A final but critical mistake is failing to account for the feedback effects of your own actions. Your pricing, marketing, and inventory decisions influence demand; they do not simply respond to it. If you run a promotion that increases sales by 50 percent for a week, your historical data will show an artificial spike that does not reflect baseline demand. Similarly, if you are consistently out of stock on a popular product, your sales data underrepresents true demand because customers who would have purchased could not. Advanced forecasting methods can account for these effects through causal modeling techniques that separate the impact of your actions from underlying demand. Even with simple methods, being aware of these feedback effects and noting them in your analysis will improve your judgment. The goal of demand forecasting is not perfect prediction, which is impossible in a complex and dynamic market, but continuous improvement in decision-making. Each forecast cycle, each comparison between predicted and actual demand, and each adjustment to your methods makes your next forecast slightly better. Over time, this compounding improvement creates a significant competitive advantage for your small commodity trading business.
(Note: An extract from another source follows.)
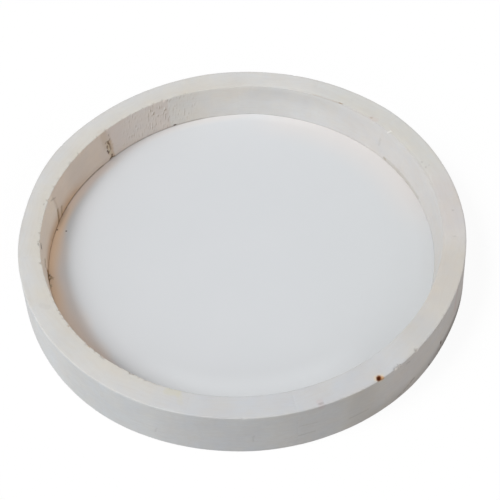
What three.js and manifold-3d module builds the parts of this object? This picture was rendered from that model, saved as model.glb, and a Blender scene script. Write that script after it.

Consumer demand forecasting is one of the most powerful tools available to small commodity traders operating in the global marketplace. By systematically collecting data, applying appropriate analytical methods, and integrating forecasts into inventory and cash flow management, even a solo entrepreneur can make decisions that rival those of much larger competitors. The key is to start simple, build discipline around data collection and analysis, and gradually add sophistication as your business grows. The traders who embrace this approach will be better positioned to navigate market volatility, capture emerging opportunities, and build lasting, profitable businesses in the dynamic world of small commodity international trade.